The New Age of Information is a post-Watergate era of listening in, wire-tapping, tape-recording other's languages, eavesdropping and the narcissim of watching one's own rate of information flow. Goldsmith in No. 111 and Fidget continues his archival projects in which the ephemeral elements of our era are painstakingly collected, collocated and edited for some cleaner future. Fidget demonstrates how eavedropping has become an anachronism and ought to be replaced with more efficient forms of corporate eaveswriting on the body, undertaken with all the force of some global interoffice monitoring system. Fidget from the outset was and is a project defined by temporal parameters and further circumscribed by the body's peculiar location at the center of its own self. Of course, the body in 1998, when situated voyeuristically at the center of either a theory of language or regarded as a placemarker/identity number in an age of information is almost an oxymoron, an anachronism, and almost a fiction in and of itself. Both Fidget and No. 111 are master fictions of an era of computer writing, comptuer-generated inventories, and stock takings. In both works, human agency, personality, and memory are all scrupulously 'edited out.' Such psycho-lingual evacuations have a deregulatory effect upon bureaucratic control systems. The bodily motions melt into a single mode of temporal duration in Fidget, just as all language usage in No. 111 reverts to the trance-like musical rhythms induced by syllable counting, a kind of binary poetry by the numbers.

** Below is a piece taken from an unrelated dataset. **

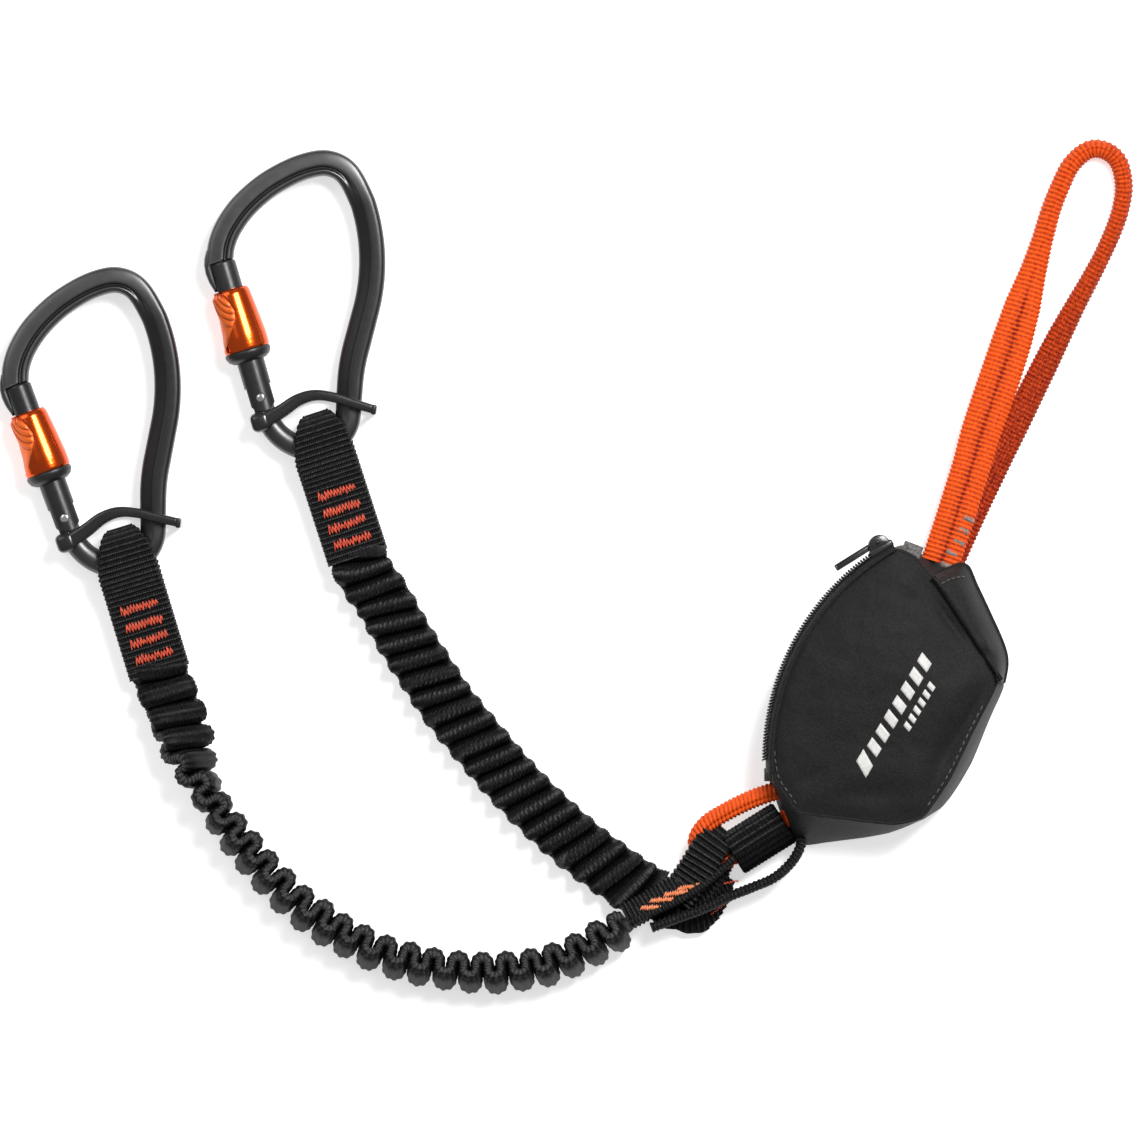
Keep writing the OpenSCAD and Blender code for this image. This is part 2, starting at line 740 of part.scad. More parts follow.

Fidget like No. 111 is the Sterne and Fielding for our era, a novel/archive/compendium/catalog written in a non-literary style, punctuated with processed language and itself processed by the writer. Fidget is an edited, transcribed, pared down fiction. If a computer wrote a novel, this is what it might look like. The work is filled with reminders in language: randomly sampled bits and sound bytes, these ways our words have of rhyming themselves into our heads, are not just sounds--they are the way we go about in the world, talking to others, feeling, having experiences that we refer to as 'our own.' In this sense the work is the ultimate reference work of all those feelings that we have in a language that is not our own but that is somebody elses. That somebody else ends up sounding a lot like us.